Special mention must go to the barking voiceover guy, who implores you to 'GO GO GO!' at the start of each level.

These issues come to a head during the game's boss battles, which are just about manageable solo but become a bewildering insta-death soup with four players all spamming attacks at the same time. It's annoying, and more than a little upside-down. More players should make boss fights easier to handle, not harder.

It's also sometimes frustrating when the game randomly assigns you the next Bro and it's someone whose attacks are a poor fit for your situation. Boss fights with a sword-wielding character are no fun, but equally some of the more over-powered characters, such as Will Smith's Bro in Black and his immensely destructive "noisy cricket", can demolish an entire stage in seconds without really trying.

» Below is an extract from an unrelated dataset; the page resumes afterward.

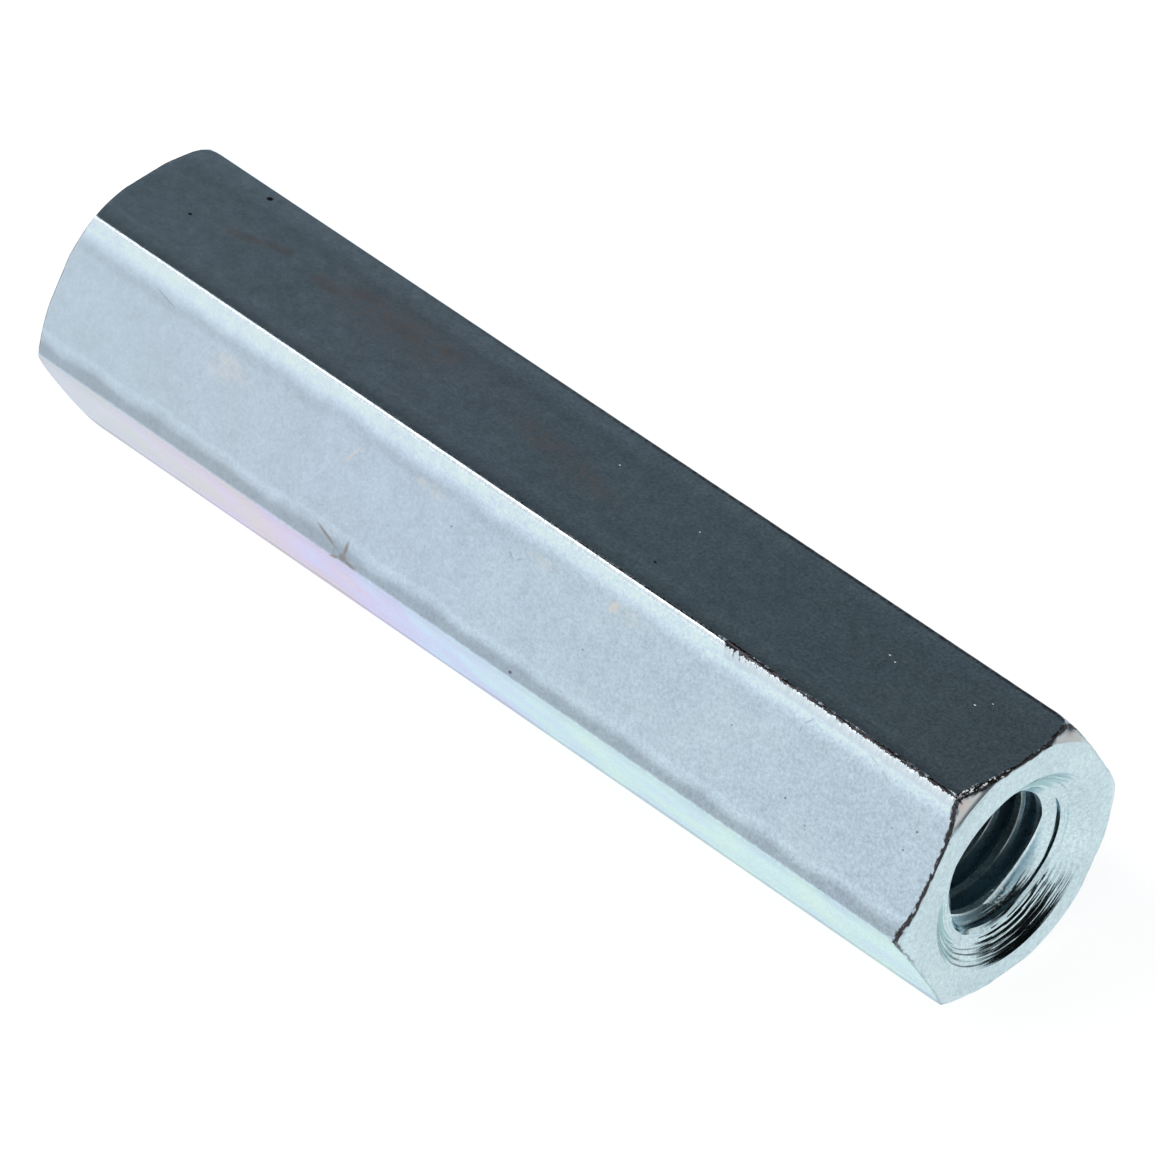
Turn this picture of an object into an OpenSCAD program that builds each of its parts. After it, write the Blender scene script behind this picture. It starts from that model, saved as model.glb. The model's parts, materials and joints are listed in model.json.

It's never less than fun, but the option to choose your character would add a little more nuance. That's probably not a word that belongs anywhere near Broforce though.

Those are really the only major complaints that stand a chance of penetrating the game's glistening rock hard abs. I've had Broforce since it entered Early Access last year, and it's never really left my frequently played Steam list since - partly because of the steady drip of new content (which hopefully won't dry up post-launch) but mostly because it's a perfect game for those 15 minute palate-cleansing blasts of arcade fun.

From its generous amount of content to its deliriously engaging gameplay, this is a game that is smarter than it looks, knows what it wants to do and achieves it in the biggest, silliest way possible. Flex and enjoy.